International relations scholar David Rothkopf disagrees and argues that cultural imperialism is the innocent result of globalization, which allows access to numerous U.S. and Western ideas and products that many non-U.S. and non-Western consumers across the world voluntarily choose to consume. Matthew Fraser has a similar analysis, but argues further that the global cultural influence of the U.S. is a good thing.

Nationalism is the main process through which the government is able to shape public opinion. Propaganda in the media is strategically placed in order to promote a common attitude among the people.
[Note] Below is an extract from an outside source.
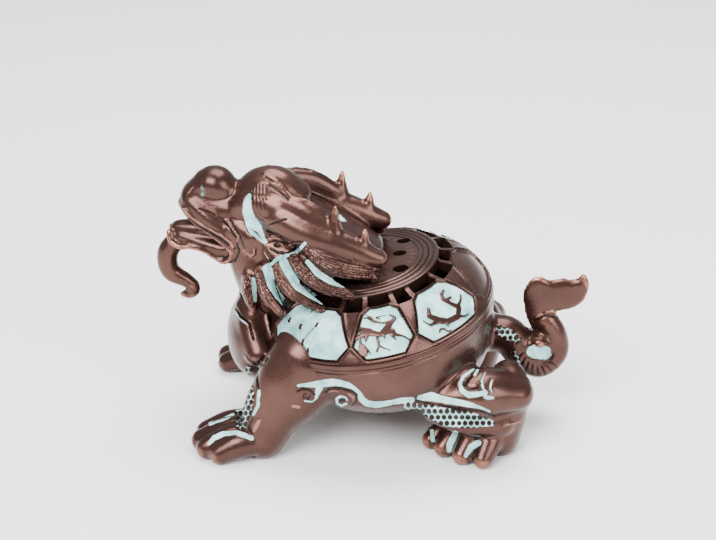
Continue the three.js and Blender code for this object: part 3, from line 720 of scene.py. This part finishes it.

Louis A. Perez Jr. provides an example of propaganda used during the war of 1898, "We are coming, Cuba, coming; we are bound to set you free! We are coming from the mountains, from the plains and inland sea! We are coming with the wrath of God to make the Spaniards flee! We are coming, Cuba, coming; coming now!"

U.S. military bases[edit]

Further information: List of United States military bases

Chalmers Johnson argues that America's version of the colony is the military base. Chip Pitts argues similarly that enduring U.S. bases in Iraq suggest a vision of "Iraq as a colony".

While territories such as Guam, the United States Virgin Islands, the Northern Mariana Islands, American Samoa and Puerto Rico remain under U.S. control, the U.S. allowed many of its overseas territories or occupations to gain independence after World War II. Examples include the Philippines (1946), the Panama canal zone (1979), Palau (1981), the Federated States of Micronesia (1986) and the Marshall Islands (1986). Most of them still have U.S. bases within their territories. In the case of Okinawa, which came under U.S. administration after the Battle of Okinawa during the Second World War, this happened despite local popular opinion. As of 2003, the United States had bases in over 36 countries worldwide.